>> START The data

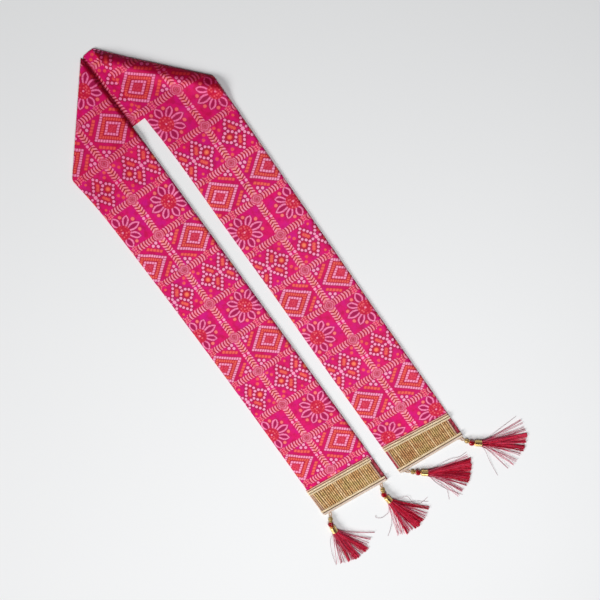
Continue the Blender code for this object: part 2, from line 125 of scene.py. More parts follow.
def ink(red, green, blue):
    """A dye colour given as a screen colour from 0 to 255, made linear for a shader."""
    def linear(value):
        value /= 255
        return value / 12.92 if value <= 0.04045 else ((value + 0.055) / 1.055) ** 2.4
    return linear(red), linear(green), linear(blue), 1.0


class Wire:
    """A socket in a material, so that shader maths reads as arithmetic."""

    def __init__(self, tree, socket):
        self.tree = tree
        self.socket = socket

    def node(self, kind, settings, inputs, output=0):
        """A new node in the same material: its settings first, then its sockets' values."""
        made = self.tree.nodes.new(kind)
        for key, value in settings.items():
            setattr(made, key, value)
        for key, value in inputs.items():
            if isinstance(value, Wire):
                self.tree.links.new(value.socket, made.inputs[key])
            else:
                made.inputs[key].default_value = value
        return Wire(self.tree, made.outputs[output])

    def math(self, operation, *others):
        return self.node("ShaderNodeMath", {"operation": operation},
                         dict(enumerate((self, *others))))

    def __add__(self, other):
        return self.math("ADD", other)

    __radd__ = __add__

    def __sub__(self, other):
        return self.math("SUBTRACT", other)

    def __rsub__(self, other):
        return (self * -1.0) + other

    def __mul__(self, other):
        return self.math("MULTIPLY", other)

    __rmul__ = __mul__

    def __truediv__(self, other):
        return self.math("DIVIDE", other)

    def __abs__(self):
        return self.math("ABSOLUTE")

    def least(self, other):
        return self.math("MINIMUM", other)

    def most(self, other):
        return self.math("MAXIMUM", other)

    def sine(self):
        return self.math("SINE")

    def below(self, edge, soft):
        """1 where the value is under the edge and 0 over it, with a soft change between."""
        return self.node("ShaderNodeMapRange", {"interpolation_type": "SMOOTHSTEP"},
                         {"Value": self, "From Min": edge - soft, "From Max": edge + soft,
                          "To Min": 1.0, "To Max": 0.0})

    def above(self, edge, soft):
        return self.node("ShaderNodeMapRange", {"interpolation_type": "SMOOTHSTEP"},
                         {"Value": self, "From Min": edge - soft, "From Max": edge + soft,
                          "To Min": 0.0, "To Max": 1.0})

    def beside(self, pitch):
        """Distance from the nearest of evenly spaced lines, half a pitch off each multiple."""
        return abs((self / pitch).math("FRACT") - 0.5) * pitch

    def blend(self, low, high):
        """A colour from low to high, with this value as the factor."""
        return self.node("ShaderNodeMix", {"data_type": "RGBA", "clamp_factor": True},
                         {0: self, 6: low, 7: high}, output=2)

    def over(self, colour, paint):
        """The colour with paint laid on it where this mask is 1."""
        return self.blend(colour, paint)

    def dyed(self, shade_colour, amount):
        """This colour, multiplied by the given colour where the amount is 1, to paint shade."""
        return self.node("ShaderNodeMix", {"data_type": "RGBA", "blend_type": "MULTIPLY",
                                           "clamp_factor": True},
                         {0: amount, 6: self, 7: shade_colour}, output=2)

    # Vectors
    def shifted(self, other):
        return self.node("ShaderNodeVectorMath", {"operation": "ADD"}, {0: self, 1: other})

    def scaled(self, factor):
        return self.node("ShaderNodeVectorMath", {"operation": "SCALE"},
                         {0: self, "Scale": factor})

    def times(self, factors):
        return self.node("ShaderNodeVectorMath", {"operation": "MULTIPLY"}, {0: self, 1: factors})

    def distance(self, point):
        return self.node("ShaderNodeVectorMath", {"operation": "DISTANCE"},
                         {0: self, 1: (point[0], point[1], 0.0)}, output="Value")

    def nearest(self, points):
        """Distance from the nearest of several points."""
        found = self.distance(points[0])
        for point in points[1:]:
            found = found.least(self.distance(point))
        return found

    def part(self, axis):
        return self.node("ShaderNodeSeparateXYZ", {}, {0: self}, output=axis)

    def noise(self, scale, detail=2.0, roughness=0.5, output=0):
        """output 0 is a value from 0 to 1, and 1 a colour that serves as three values."""
        return self.node("ShaderNodeTexNoise", {},
                         {"Vector": self, "Scale": scale, "Detail": detail,
                          "Roughness": roughness}, output)

    def wander(self, scale, detail, reach):
        """A vector that drifts either way, by about half the reach."""
        return self.noise(scale, detail, output=1).shifted((-0.5, -0.5, -0.5)).scaled(reach)

    # Readings of the surface
    def attribute(self, name):
        return self.node("ShaderNodeAttribute", {"attribute_name": name}, {}, output="Fac")

    def in_millimetres(self):
        """The piece's own coordinates, in millimetres of the frame."""
        return self.node("ShaderNodeTexCoord", {}, {}, output="Object").scaled(1.0 / MM)


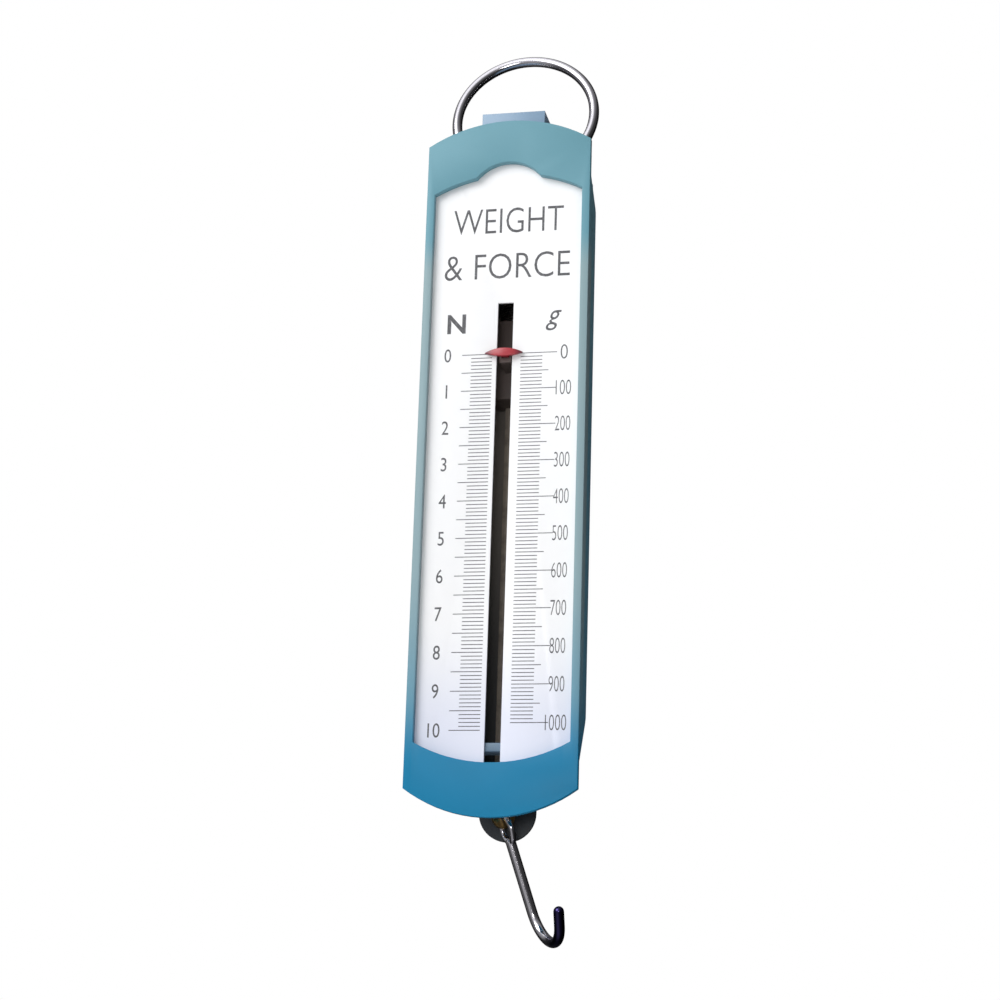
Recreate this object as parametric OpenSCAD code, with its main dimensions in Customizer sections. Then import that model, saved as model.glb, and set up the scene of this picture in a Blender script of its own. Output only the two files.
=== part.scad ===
// Hanging spring scale: a flat dual-scale spring balance with a hanging ring and a load hook.
// Millimetres. +Z is up, the dial faces -Y, and +X is to the right of the dial.
// The origin is the inner crown of the hanging ring, the point that the scale hangs from.
// Inside the case, a datum at the front face and the zero line carries every other size.

/* [Dial] */
// Travel of the pointer from zero to full scale
scale_l = 100; // [60:5:125]
// Travel left past full scale before the carrier meets the guide
overtravel = 0.5; // [0.3:0.1:3]
// Width of the slot in the dial
slot_w = 4.2; // [3.6:0.1:6]
// Height of the slot above the zero line
slot_top = 14.3; // [6:0.1:20]
// Thickness of the dial plate
plate_t = 0.8; // [0.5:0.1:1.5]

/* [Front frame] */
// Width of the frame
frame_w = 44.5; // [40:0.5:60]
// Thickness of the frame, which is also how deep the dial lies
frame_t = 2; // [1.8:0.1:4]
// Width of each side rail
rail_w = 2.1; // [1.6:0.1:4]
// Height of the straight sides above the zero line
side_top = 59.5; // [59:0.5:75]
// Length of the straight sides below the full scale line
side_foot = 14.9; // [14.5:0.1:25]
// Rise of the bowed top end
top_rise = 6.5; // [3:0.1:12]
// Drop of the bowed bottom end
foot_rise = 7.2; // [3:0.1:12]
// Depth of the skirt behind each side rail
skirt_d = 3; // [1:0.5:6]
// Thickness of the skirt
skirt_t = 0.8; // [0.6:0.1:1]

/* [Window] */
// Height of the window's top corners above the zero line
win_top = 45.5; // [40:0.5:48]
// Rise of the window's bowed top edge
win_rise = 5.1; // [2:0.1:6]
// Half width of the raised bay in the top edge
bay_half = 8.8; // [5:0.1:11]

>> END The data

*What you are asked to do*. Search the records for the word "code", then list every line that has it.

*Answer to this exercise*.
Continue the Blender code for this object: part 2, from line 125 of scene.py. More parts follow.
Recreate this object as parametric OpenSCAD code, with its main dimensions in Customizer sections. Then import that model, saved as model.glb, and set up the scene of this picture in a Blender script of its own. Output only the two files.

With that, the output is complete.